_Data shown_:
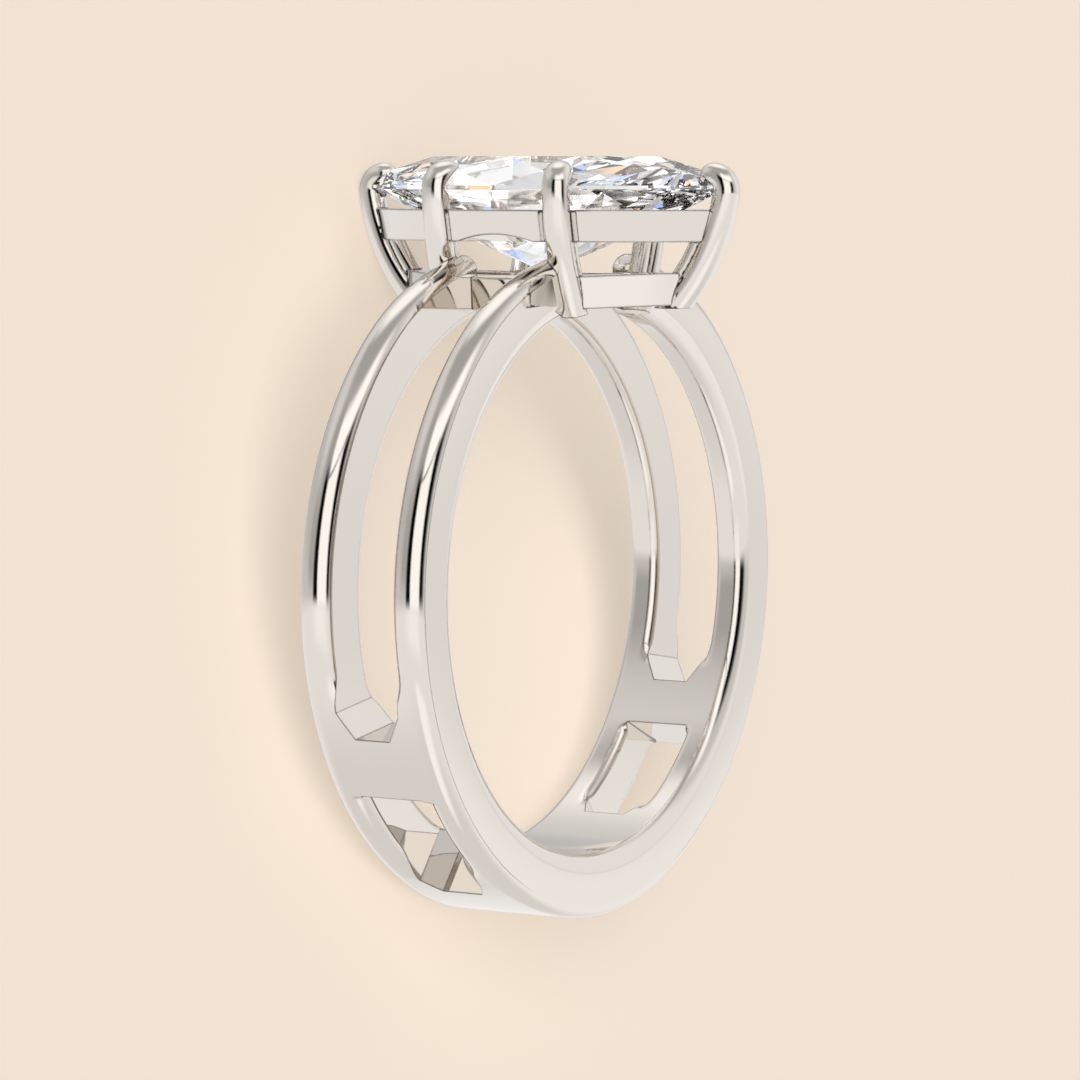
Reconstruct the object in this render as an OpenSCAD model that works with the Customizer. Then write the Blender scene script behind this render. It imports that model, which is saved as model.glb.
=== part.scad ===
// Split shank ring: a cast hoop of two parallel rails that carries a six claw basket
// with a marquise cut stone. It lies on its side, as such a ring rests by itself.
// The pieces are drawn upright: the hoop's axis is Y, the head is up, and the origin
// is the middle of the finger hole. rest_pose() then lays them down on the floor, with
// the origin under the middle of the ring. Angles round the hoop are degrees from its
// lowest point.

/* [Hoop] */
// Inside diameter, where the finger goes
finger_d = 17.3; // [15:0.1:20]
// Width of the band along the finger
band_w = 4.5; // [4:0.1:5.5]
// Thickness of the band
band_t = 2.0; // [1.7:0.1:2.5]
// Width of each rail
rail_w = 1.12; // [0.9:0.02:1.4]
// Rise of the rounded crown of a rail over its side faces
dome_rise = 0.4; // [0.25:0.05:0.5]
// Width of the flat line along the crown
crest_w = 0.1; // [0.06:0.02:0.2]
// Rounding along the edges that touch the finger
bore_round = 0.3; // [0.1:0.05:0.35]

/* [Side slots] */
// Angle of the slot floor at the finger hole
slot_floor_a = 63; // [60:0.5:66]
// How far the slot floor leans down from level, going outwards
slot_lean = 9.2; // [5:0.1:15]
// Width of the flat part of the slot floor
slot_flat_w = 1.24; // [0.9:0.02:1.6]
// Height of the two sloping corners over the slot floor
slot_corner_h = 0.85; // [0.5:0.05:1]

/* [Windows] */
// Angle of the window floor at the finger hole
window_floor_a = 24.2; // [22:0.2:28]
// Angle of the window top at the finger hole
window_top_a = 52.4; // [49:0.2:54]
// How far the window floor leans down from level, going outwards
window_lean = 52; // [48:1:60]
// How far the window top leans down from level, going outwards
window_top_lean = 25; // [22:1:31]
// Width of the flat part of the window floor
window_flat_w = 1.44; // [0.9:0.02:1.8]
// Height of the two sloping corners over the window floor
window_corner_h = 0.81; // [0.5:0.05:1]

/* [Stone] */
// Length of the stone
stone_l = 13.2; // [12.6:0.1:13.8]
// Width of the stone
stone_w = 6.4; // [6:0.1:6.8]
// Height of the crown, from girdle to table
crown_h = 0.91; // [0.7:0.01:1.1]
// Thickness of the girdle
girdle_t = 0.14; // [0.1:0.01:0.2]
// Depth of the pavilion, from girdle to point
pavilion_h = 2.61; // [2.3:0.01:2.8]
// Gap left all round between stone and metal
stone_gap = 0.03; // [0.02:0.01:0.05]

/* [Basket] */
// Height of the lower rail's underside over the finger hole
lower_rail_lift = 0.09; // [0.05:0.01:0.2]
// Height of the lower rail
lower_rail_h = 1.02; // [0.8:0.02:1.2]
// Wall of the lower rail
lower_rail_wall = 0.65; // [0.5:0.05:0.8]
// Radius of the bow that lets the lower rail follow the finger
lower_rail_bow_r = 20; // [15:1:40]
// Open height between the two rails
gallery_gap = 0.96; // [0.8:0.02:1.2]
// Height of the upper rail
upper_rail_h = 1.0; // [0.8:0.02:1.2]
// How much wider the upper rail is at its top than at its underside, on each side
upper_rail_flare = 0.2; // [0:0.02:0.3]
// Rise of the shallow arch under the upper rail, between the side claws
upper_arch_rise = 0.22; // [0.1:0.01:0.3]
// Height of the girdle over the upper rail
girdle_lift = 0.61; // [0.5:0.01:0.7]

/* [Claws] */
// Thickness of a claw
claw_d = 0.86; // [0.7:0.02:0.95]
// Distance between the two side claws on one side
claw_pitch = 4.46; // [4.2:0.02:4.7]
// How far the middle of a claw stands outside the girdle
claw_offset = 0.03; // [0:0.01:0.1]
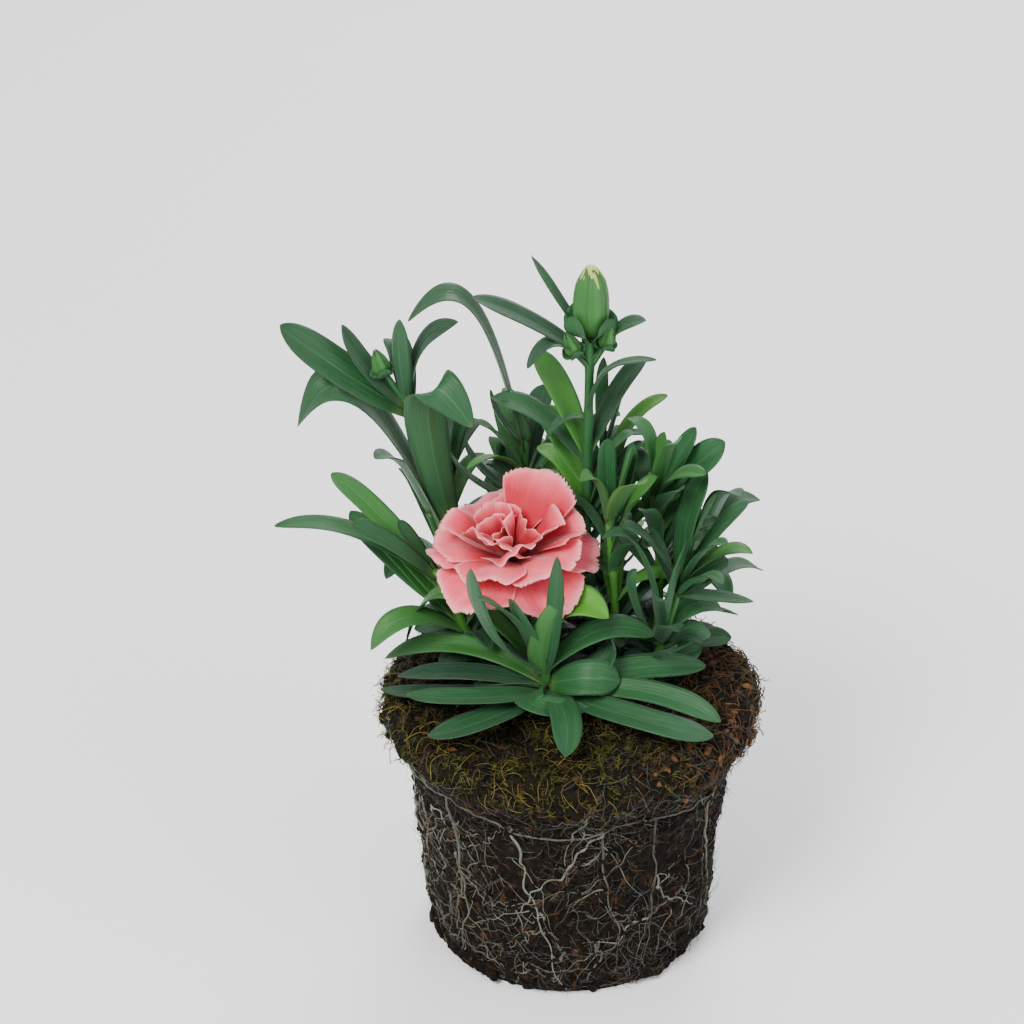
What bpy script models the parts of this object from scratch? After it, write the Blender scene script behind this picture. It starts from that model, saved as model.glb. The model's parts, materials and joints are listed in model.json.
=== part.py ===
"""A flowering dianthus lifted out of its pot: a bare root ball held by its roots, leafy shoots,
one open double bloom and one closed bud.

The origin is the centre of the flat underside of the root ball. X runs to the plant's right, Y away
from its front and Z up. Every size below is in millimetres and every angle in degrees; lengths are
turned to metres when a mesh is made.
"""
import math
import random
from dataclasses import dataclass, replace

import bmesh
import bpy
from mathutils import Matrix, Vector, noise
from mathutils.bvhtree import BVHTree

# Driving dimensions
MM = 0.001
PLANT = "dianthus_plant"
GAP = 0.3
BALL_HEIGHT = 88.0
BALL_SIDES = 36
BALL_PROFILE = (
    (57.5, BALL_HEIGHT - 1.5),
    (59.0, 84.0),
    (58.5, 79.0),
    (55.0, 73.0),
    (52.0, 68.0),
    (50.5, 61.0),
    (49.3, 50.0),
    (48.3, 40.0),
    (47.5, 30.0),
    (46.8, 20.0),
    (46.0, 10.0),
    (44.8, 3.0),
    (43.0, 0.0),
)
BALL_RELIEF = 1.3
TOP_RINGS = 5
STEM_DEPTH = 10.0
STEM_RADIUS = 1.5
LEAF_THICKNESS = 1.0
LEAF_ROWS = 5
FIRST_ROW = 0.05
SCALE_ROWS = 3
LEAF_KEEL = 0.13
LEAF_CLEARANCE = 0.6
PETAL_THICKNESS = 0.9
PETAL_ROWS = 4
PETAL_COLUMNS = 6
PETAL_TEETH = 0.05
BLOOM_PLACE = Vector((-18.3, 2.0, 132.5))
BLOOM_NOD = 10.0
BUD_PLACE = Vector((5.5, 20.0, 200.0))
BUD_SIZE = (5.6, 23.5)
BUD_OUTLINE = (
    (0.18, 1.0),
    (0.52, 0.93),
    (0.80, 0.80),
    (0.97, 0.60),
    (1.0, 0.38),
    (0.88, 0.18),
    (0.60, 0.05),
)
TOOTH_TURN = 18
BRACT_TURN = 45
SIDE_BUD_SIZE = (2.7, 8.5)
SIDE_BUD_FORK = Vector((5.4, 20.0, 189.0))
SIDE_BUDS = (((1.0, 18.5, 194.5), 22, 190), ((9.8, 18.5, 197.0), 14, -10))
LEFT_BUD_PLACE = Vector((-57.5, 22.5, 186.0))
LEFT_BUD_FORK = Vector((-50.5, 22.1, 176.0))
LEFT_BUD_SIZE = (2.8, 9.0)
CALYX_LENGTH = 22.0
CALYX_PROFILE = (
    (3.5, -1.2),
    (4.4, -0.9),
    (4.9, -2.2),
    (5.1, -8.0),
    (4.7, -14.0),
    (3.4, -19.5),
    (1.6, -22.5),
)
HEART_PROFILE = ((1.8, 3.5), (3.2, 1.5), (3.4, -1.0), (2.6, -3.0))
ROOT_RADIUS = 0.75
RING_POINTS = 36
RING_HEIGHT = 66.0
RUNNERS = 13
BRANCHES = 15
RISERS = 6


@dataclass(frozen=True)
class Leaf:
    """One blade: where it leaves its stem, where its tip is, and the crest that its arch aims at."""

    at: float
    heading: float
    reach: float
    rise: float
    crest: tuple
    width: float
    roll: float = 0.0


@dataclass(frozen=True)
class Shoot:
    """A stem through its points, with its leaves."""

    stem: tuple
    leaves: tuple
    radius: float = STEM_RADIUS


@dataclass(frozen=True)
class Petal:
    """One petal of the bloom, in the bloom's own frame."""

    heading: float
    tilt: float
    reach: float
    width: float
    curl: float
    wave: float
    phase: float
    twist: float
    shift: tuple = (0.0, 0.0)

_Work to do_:
Print every record exactly as it was given.

_Full output_:
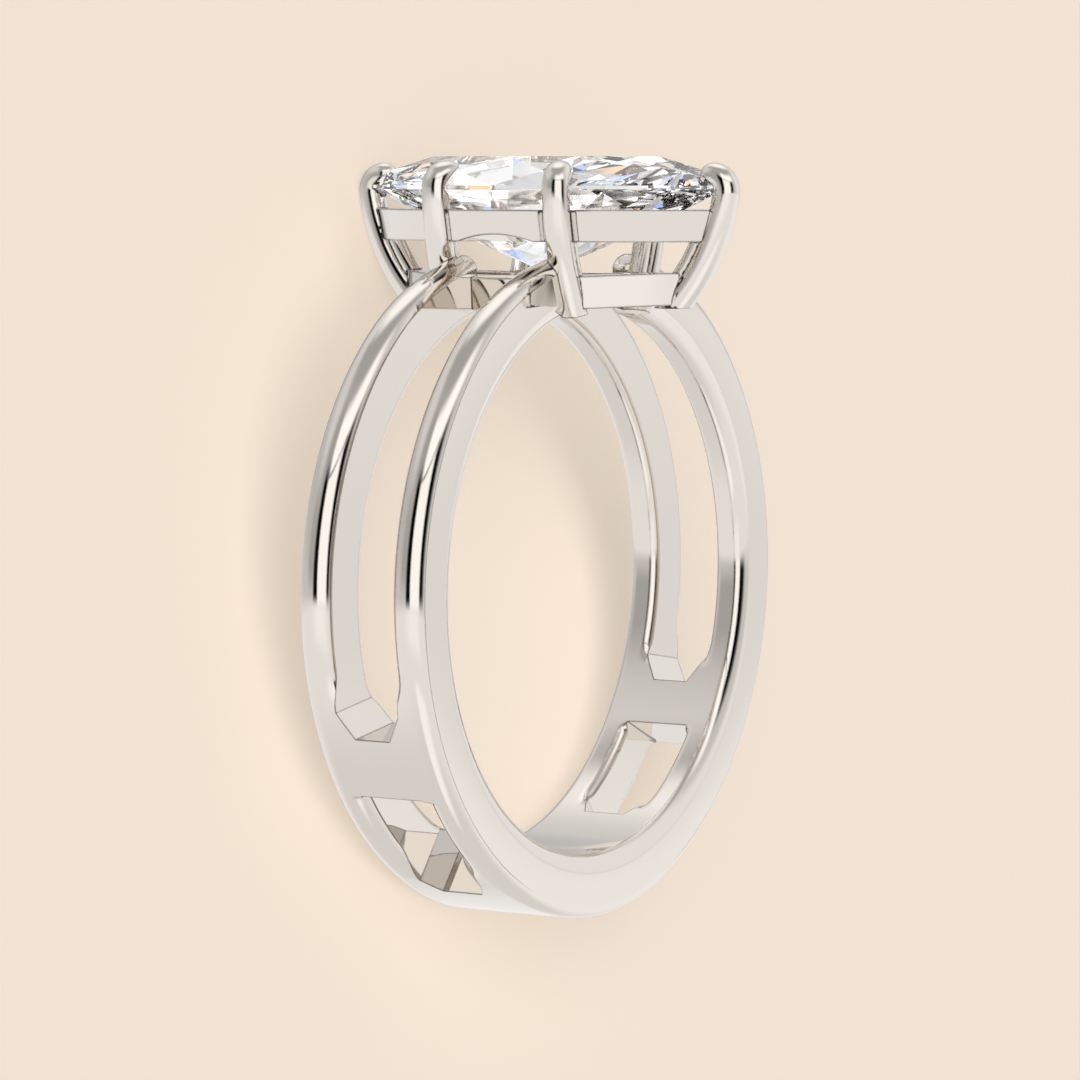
Reconstruct the object in this render as an OpenSCAD model that works with the Customizer. Then write the Blender scene script behind this render. It imports that model, which is saved as model.glb.
=== part.scad ===
// Split shank ring: a cast hoop of two parallel rails that carries a six claw basket
// with a marquise cut stone. It lies on its side, as such a ring rests by itself.
// The pieces are drawn upright: the hoop's axis is Y, the head is up, and the origin
// is the middle of the finger hole. rest_pose() then lays them down on the floor, with
// the origin under the middle of the ring. Angles round the hoop are degrees from its
// lowest point.

/* [Hoop] */
// Inside diameter, where the finger goes
finger_d = 17.3; // [15:0.1:20]
// Width of the band along the finger
band_w = 4.5; // [4:0.1:5.5]
// Thickness of the band
band_t = 2.0; // [1.7:0.1:2.5]
// Width of each rail
rail_w = 1.12; // [0.9:0.02:1.4]
// Rise of the rounded crown of a rail over its side faces
dome_rise = 0.4; // [0.25:0.05:0.5]
// Width of the flat line along the crown
crest_w = 0.1; // [0.06:0.02:0.2]
// Rounding along the edges that touch the finger
bore_round = 0.3; // [0.1:0.05:0.35]

/* [Side slots] */
// Angle of the slot floor at the finger hole
slot_floor_a = 63; // [60:0.5:66]
// How far the slot floor leans down from level, going outwards
slot_lean = 9.2; // [5:0.1:15]
// Width of the flat part of the slot floor
slot_flat_w = 1.24; // [0.9:0.02:1.6]
// Height of the two sloping corners over the slot floor
slot_corner_h = 0.85; // [0.5:0.05:1]

/* [Windows] */
// Angle of the window floor at the finger hole
window_floor_a = 24.2; // [22:0.2:28]
// Angle of the window top at the finger hole
window_top_a = 52.4; // [49:0.2:54]
// How far the window floor leans down from level, going outwards
window_lean = 52; // [48:1:60]
// How far the window top leans down from level, going outwards
window_top_lean = 25; // [22:1:31]
// Width of the flat part of the window floor
window_flat_w = 1.44; // [0.9:0.02:1.8]
// Height of the two sloping corners over the window floor
window_corner_h = 0.81; // [0.5:0.05:1]

/* [Stone] */
// Length of the stone
stone_l = 13.2; // [12.6:0.1:13.8]
// Width of the stone
stone_w = 6.4; // [6:0.1:6.8]
// Height of the crown, from girdle to table
crown_h = 0.91; // [0.7:0.01:1.1]
// Thickness of the girdle
girdle_t = 0.14; // [0.1:0.01:0.2]
// Depth of the pavilion, from girdle to point
pavilion_h = 2.61; // [2.3:0.01:2.8]
// Gap left all round between stone and metal
stone_gap = 0.03; // [0.02:0.01:0.05]

/* [Basket] */
// Height of the lower rail's underside over the finger hole
lower_rail_lift = 0.09; // [0.05:0.01:0.2]
// Height of the lower rail
lower_rail_h = 1.02; // [0.8:0.02:1.2]
// Wall of the lower rail
lower_rail_wall = 0.65; // [0.5:0.05:0.8]
// Radius of the bow that lets the lower rail follow the finger
lower_rail_bow_r = 20; // [15:1:40]
// Open height between the two rails
gallery_gap = 0.96; // [0.8:0.02:1.2]
// Height of the upper rail
upper_rail_h = 1.0; // [0.8:0.02:1.2]
// How much wider the upper rail is at its top than at its underside, on each side
upper_rail_flare = 0.2; // [0:0.02:0.3]
// Rise of the shallow arch under the upper rail, between the side claws
upper_arch_rise = 0.22; // [0.1:0.01:0.3]
// Height of the girdle over the upper rail
girdle_lift = 0.61; // [0.5:0.01:0.7]

/* [Claws] */
// Thickness of a claw
claw_d = 0.86; // [0.7:0.02:0.95]
// Distance between the two side claws on one side
claw_pitch = 4.46; // [4.2:0.02:4.7]
// How far the middle of a claw stands outside the girdle
claw_offset = 0.03; // [0:0.01:0.1]
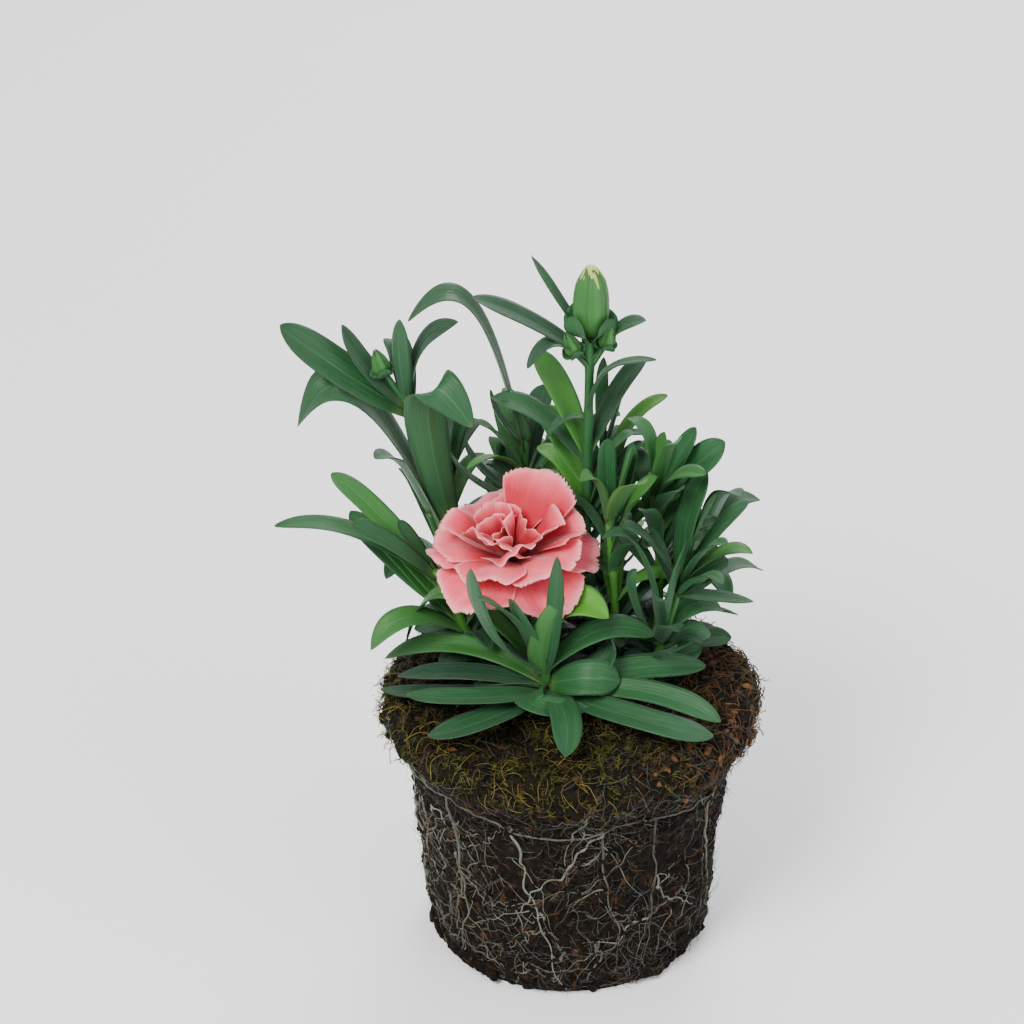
What bpy script models the parts of this object from scratch? After it, write the Blender scene script behind this picture. It starts from that model, saved as model.glb. The model's parts, materials and joints are listed in model.json.
=== part.py ===
"""A flowering dianthus lifted out of its pot: a bare root ball held by its roots, leafy shoots,
one open double bloom and one closed bud.

The origin is the centre of the flat underside of the root ball. X runs to the plant's right, Y away
from its front and Z up. Every size below is in millimetres and every angle in degrees; lengths are
turned to metres when a mesh is made.
"""
import math
import random
from dataclasses import dataclass, replace

import bmesh
import bpy
from mathutils import Matrix, Vector, noise
from mathutils.bvhtree import BVHTree

# Driving dimensions
MM = 0.001
PLANT = "dianthus_plant"
GAP = 0.3
BALL_HEIGHT = 88.0
BALL_SIDES = 36
BALL_PROFILE = (
    (57.5, BALL_HEIGHT - 1.5),
    (59.0, 84.0),
    (58.5, 79.0),
    (55.0, 73.0),
    (52.0, 68.0),
    (50.5, 61.0),
    (49.3, 50.0),
    (48.3, 40.0),
    (47.5, 30.0),
    (46.8, 20.0),
    (46.0, 10.0),
    (44.8, 3.0),
    (43.0, 0.0),
)
BALL_RELIEF = 1.3
TOP_RINGS = 5
STEM_DEPTH = 10.0
STEM_RADIUS = 1.5
LEAF_THICKNESS = 1.0
LEAF_ROWS = 5
FIRST_ROW = 0.05
SCALE_ROWS = 3
LEAF_KEEL = 0.13
LEAF_CLEARANCE = 0.6
PETAL_THICKNESS = 0.9
PETAL_ROWS = 4
PETAL_COLUMNS = 6
PETAL_TEETH = 0.05
BLOOM_PLACE = Vector((-18.3, 2.0, 132.5))
BLOOM_NOD = 10.0
BUD_PLACE = Vector((5.5, 20.0, 200.0))
BUD_SIZE = (5.6, 23.5)
BUD_OUTLINE = (
    (0.18, 1.0),
    (0.52, 0.93),
    (0.80, 0.80),
    (0.97, 0.60),
    (1.0, 0.38),
    (0.88, 0.18),
    (0.60, 0.05),
)
TOOTH_TURN = 18
BRACT_TURN = 45
SIDE_BUD_SIZE = (2.7, 8.5)
SIDE_BUD_FORK = Vector((5.4, 20.0, 189.0))
SIDE_BUDS = (((1.0, 18.5, 194.5), 22, 190), ((9.8, 18.5, 197.0), 14, -10))
LEFT_BUD_PLACE = Vector((-57.5, 22.5, 186.0))
LEFT_BUD_FORK = Vector((-50.5, 22.1, 176.0))
LEFT_BUD_SIZE = (2.8, 9.0)
CALYX_LENGTH = 22.0
CALYX_PROFILE = (
    (3.5, -1.2),
    (4.4, -0.9),
    (4.9, -2.2),
    (5.1, -8.0),
    (4.7, -14.0),
    (3.4, -19.5),
    (1.6, -22.5),
)
HEART_PROFILE = ((1.8, 3.5), (3.2, 1.5), (3.4, -1.0), (2.6, -3.0))
ROOT_RADIUS = 0.75
RING_POINTS = 36
RING_HEIGHT = 66.0
RUNNERS = 13
BRANCHES = 15
RISERS = 6


@dataclass(frozen=True)
class Leaf:
    """One blade: where it leaves its stem, where its tip is, and the crest that its arch aims at."""

    at: float
    heading: float
    reach: float
    rise: float
    crest: tuple
    width: float
    roll: float = 0.0


@dataclass(frozen=True)
class Shoot:
    """A stem through its points, with its leaves."""

    stem: tuple
    leaves: tuple
    radius: float = STEM_RADIUS


@dataclass(frozen=True)
class Petal:
    """One petal of the bloom, in the bloom's own frame."""

    heading: float
    tilt: float
    reach: float
    width: float
    curl: float
    wave: float
    phase: float
    twist: float
    shift: tuple = (0.0, 0.0)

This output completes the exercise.